Matalin, oozing with self-annointed superiority, declared King’s funeral offensive, un-Christian, and ignorant. With obvious pride at her snappy sound bite, Matalin sneered that the funeral was “no hope, all hate.” Then, to prove that she’s really, really superior, Matalin said, “My chief response is that it’s sad.” With phony compassion, she called it “a sad day for America that we couldn’t celebrate that great family.” I don’t know what video she saw but the one I saw showed a lot of folks doing a lot of celebrating. But because they weren’t conducting their own funeral the way Matalin – an outsider – thought they should, that was grounds for condemnation. How very tolerant and sympathetic.

Hannity complained about Democrats politicizing funerals in one breath, and then did exactly that in the next. He asked Matalin if King’s funeral was another example of “the strident left.”

Neither Hannity nor Matalin had the good manners to put aside their own partisanship and show a little bit of magnanimity in honor of a woman they both claimed to esteem. Instead, they used the alleged bad manners of the mourners as a pretext for some of their own.

First, Matalin criticized the African-American community for not liking Bush more. She claimed that the mourners “completely missed the progress made in the African-American community which can be credited to President Bush.” She said that African-American homeownership is at an all time high and that the achievement gap between white and blacks closing. Then Matalin proved that she was the one out of touch when she used the dubious tactic of insulting civil rights leaders (during a discussion about Coretta King's funeral, no less) to prove how Black-friendly Republicans really are. She called the civil rights leaders at the funeral “racists” who keep their constituency “enslaved, if you will, by continuing to let them think, to force them to think that they’re victims, that the whole system is against them.” Later, when she was speaking with Alan Colmes, Matalin mocked civil rights leaders as “hustlers” “who continue to propagate this notion among the African-American community that we are a nation of racists and they are victims.”

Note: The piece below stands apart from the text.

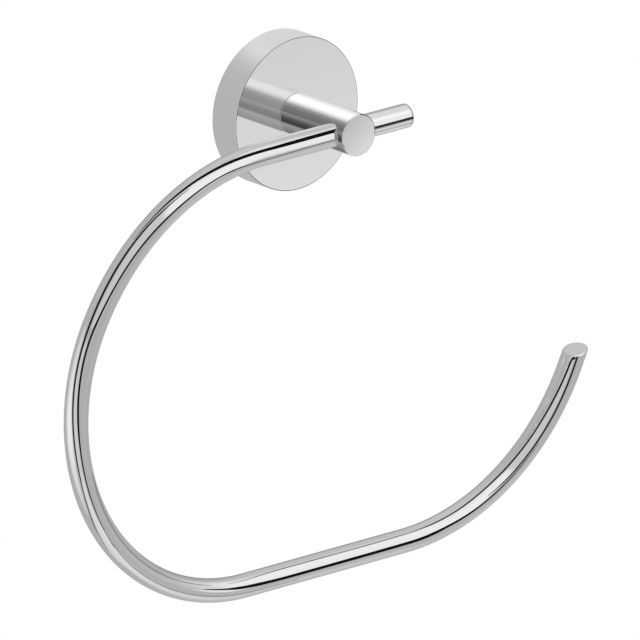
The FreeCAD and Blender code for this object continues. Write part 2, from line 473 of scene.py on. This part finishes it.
# Camera
# The photo looks down on the ring from its left, through a long lens from far off. This camera
# stands where the outlines of the rosette, the post and the bar fit it.
camera_azimuth = math.radians(-39.485)
camera_elevation = math.radians(18.044)
camera_roll = math.radians(-0.925)
camera_distance = 8.696
camera_aim_right = 0.016016
camera_aim_up = -0.0742
pixels_per_metre = 2888
image_width_px = 640
sensor_mm = 36

view_back = Vector((
    math.sin(camera_azimuth) * math.cos(camera_elevation),
    -math.cos(camera_azimuth) * math.cos(camera_elevation),
    math.sin(camera_elevation),
))
level_right = Vector((math.cos(camera_azimuth), math.sin(camera_azimuth), 0))
level_up = view_back.cross(level_right)
view_right = math.cos(camera_roll) * level_right + math.sin(camera_roll) * level_up
view_up = math.cos(camera_roll) * level_up - math.sin(camera_roll) * level_right
camera_data = bpy.data.cameras.new("camera")
camera_data.sensor_width = sensor_mm
camera_data.lens = pixels_per_metre * camera_distance * sensor_mm / image_width_px
camera = bpy.data.objects.new("camera", camera_data)
bpy.context.scene.collection.objects.link(camera)
camera_place = view_right * camera_aim_right + view_up * camera_aim_up + view_back * camera_distance
camera_turn = Matrix((view_right, view_up, view_back)).transposed()
camera.matrix_world = Matrix.Translation(camera_place) @ camera_turn.to_4x4()
bpy.context.scene.camera = camera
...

Hannity showed his own cluelessness by repeating his usual argument for why African-Americans should support Bush. “There’s never been a president that has put more African Americans in higher positions in power than George W. Bush.” Then he claimed that it was Bobby Kennedy that authorized the wiretapping of Martin Luther King “and his friends.” In other words, African Americans should not concern themselves with Bush’s policies but ought to support him because he appoints African Americans to positions of power. Oh, and a Democrat was an enemy of Martin Luther King. I’m surprised Hannity didn’t bring up Robert Byrd’s history in the KKK as another incentive for Blacks to vote Republican.

Alan Colmes seemed more bemused than outraged at the attacks on King’s funeral. As he had the night before, he called the Bush supporters “too sensitive” and insisted that nobody criticized Bush. Comment: I disagree. I think he was dissed indirectly and that there’s no reason the congregation should be the least bit defensive about voicing their beliefs during the funeral of such a political giant. If Sean Hannity, Mary Matalin or any other outsiders don’t like it, they can just stay home.